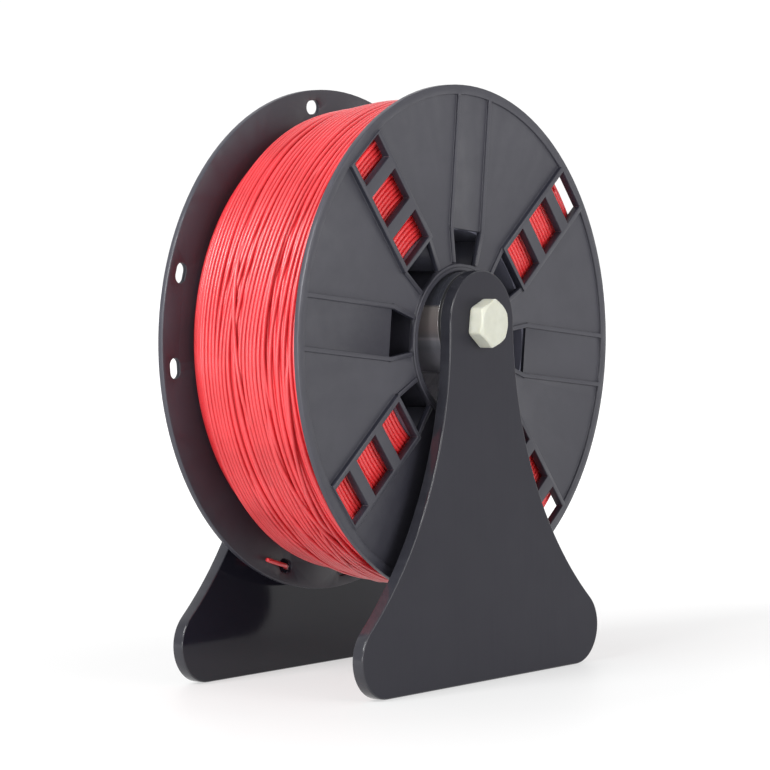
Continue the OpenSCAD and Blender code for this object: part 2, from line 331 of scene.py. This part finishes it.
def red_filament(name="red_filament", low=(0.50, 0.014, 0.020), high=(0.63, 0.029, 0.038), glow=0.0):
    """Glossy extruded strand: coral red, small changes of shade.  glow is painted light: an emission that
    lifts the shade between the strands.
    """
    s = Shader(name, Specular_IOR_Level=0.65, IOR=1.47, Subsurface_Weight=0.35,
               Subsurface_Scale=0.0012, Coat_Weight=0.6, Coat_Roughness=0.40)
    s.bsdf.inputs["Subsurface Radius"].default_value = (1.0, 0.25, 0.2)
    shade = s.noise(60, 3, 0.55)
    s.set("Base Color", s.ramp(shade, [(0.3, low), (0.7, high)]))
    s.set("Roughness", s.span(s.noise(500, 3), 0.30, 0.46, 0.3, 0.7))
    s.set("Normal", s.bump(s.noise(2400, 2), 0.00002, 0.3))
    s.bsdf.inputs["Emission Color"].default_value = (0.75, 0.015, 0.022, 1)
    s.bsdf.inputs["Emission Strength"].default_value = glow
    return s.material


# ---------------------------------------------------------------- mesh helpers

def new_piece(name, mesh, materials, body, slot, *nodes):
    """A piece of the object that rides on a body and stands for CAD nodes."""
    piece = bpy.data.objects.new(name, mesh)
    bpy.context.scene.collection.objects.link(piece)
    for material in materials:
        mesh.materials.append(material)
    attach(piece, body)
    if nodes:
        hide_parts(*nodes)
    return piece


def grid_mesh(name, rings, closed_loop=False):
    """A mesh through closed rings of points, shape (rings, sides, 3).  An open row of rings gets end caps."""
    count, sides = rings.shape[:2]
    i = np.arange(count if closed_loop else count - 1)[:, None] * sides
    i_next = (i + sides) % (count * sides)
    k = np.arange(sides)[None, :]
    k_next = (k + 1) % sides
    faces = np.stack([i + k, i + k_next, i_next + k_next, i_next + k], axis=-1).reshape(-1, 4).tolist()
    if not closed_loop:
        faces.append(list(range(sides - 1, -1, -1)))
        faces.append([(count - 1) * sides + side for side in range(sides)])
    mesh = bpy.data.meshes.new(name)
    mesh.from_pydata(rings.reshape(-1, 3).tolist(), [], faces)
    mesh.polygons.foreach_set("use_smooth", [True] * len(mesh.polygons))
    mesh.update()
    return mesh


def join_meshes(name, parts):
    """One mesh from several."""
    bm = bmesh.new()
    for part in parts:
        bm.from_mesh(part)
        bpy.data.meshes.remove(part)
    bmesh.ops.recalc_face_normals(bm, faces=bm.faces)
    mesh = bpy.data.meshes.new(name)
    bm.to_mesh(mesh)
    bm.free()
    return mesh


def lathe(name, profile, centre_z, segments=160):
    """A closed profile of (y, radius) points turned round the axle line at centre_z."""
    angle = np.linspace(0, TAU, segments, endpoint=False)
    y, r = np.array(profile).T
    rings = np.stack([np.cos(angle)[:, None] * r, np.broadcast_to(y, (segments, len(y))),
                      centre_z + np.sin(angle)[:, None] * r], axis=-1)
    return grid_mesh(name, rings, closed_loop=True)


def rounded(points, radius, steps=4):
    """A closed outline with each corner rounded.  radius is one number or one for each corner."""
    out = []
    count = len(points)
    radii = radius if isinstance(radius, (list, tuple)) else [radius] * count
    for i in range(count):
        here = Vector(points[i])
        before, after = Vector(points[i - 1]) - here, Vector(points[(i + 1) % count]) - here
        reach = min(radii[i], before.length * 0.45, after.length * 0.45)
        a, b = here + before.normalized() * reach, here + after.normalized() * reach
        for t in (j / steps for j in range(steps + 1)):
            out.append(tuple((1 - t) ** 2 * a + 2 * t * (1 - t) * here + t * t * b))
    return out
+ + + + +
> [TASK REQUIREMENTS]
The lines to transcribe begin at the line with "attach(piece, body)" and end at the line with "return piece"; copy them exactly, both ends included.

> [WRITTEN RESPONSE]
    attach(piece, body)
    if nodes:
        hide_parts(*nodes)
    return piece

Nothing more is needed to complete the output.